Part of the fascination of authorship and journalism is that, as a middle-class Westerner, one often finds oneself in the homes of people whom one could not conceivably meet in any other role. In China I was interviewing very old men and women, often in flats and houses of the humblest kind, about their lives in the second world war. One Saturday I was in a tiny hamlet in Manchuria (though never so called in modern China, it is always simply ‘the north-east’). We sat in an icy cold, two-room wooden house hearing about arranged marriages, the bloody doings of the Japanese, and the sensation of spending one’s youth living largely off wild fungi. I reflected on the serendipity of knowing that, the following weekend, I was due to stay in a large Norfolk country house bursting with butlers, keepers and pheasants. Yet the odd thing is that those Chinese peasants — for peasants they still are — would not have been in the least surprised by the Norfolk milieu. Now that television is universal they have seen it all, in innumerable imported costume dramas.

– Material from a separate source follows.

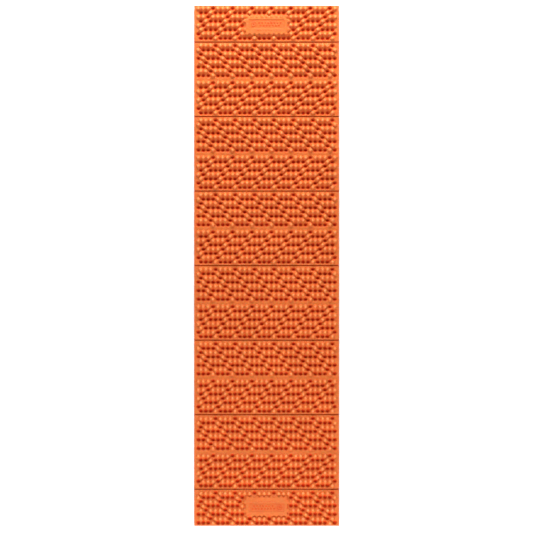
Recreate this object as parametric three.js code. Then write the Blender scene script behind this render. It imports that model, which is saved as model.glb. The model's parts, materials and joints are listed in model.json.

Shooting has been a big thing in my life. For years I have enjoyed writing about days with dogs and guns on moors and downlands. Come to that, I have just published a new book about it, Country Fair, as a rural stocking-filler. I was never a good shot, partly because I have always been poorly co-ordinated. Now, for reasons I cannot explain, my shooting has deteriorated to the point of embarrassment. I have been wondering whether to give up. My wife said in dismay, ‘What on earth would you do on winter Saturdays?’ I would terrifically miss the social bit, and working my dog. The trouble with possessing a certain notoriety, however, is that people notice when one misses almost everything. I once lamented to a friend the sense of humiliation after standing in the next butt to one of the best grouse shots in Britain. ‘Just be grateful if you can do one thing in life, Max,’ my friend said. ‘Which would you rather? Write books that sell, or shoot straight? I’ll tell you which pays better.’
Tip for a sure-fire Christmas present: a personalised Monopoly set, which my children gave me last year. Dial up My Monopoly on the internet, and you can rewrite the board on screen with somebody’s favourite houses, restaurants, resorts, clubs, dogs. A fortnight later, the whole thing appears through the post with cards as well as board appropriately printed up. It adds a delightful dimension to family games.
I am in Tokyo this week, nursing memories of that marvellous movie Lost in Translation, which captures the misery of everyone ever trapped in a Japanese hotel. These days it takes me about a fortnight to get over jet lag after flying halfway round the world. During recent Asian travels I have sat up half the night addressing big books I have been meaning to read since university. I did Thomas Mann and Ford Madox Ford in China. More Mann and a third circuit of Proust are solacing Japan. Though I like to think I have read lots of English novels, like many British people I have read shamefully few European ones. Buddenbrooks seems less fun than The Forsyte Saga, but it is never too late to get an education.
David Cameron took over his Witney constituency from the Tory renegade, Shaun Woodward, whose only discernible merit is to be married to an enormously rich Sainsbury. We should have guessed that the new MP would prosper when he made a notably witty Commons maiden speech, after Woodward slunk off to embrace champagne socialism. Cameron declared that he would say nothing disobliging about his constituency predecessor, since Woodward was one of the largest employers of domestic labour in the Witney area.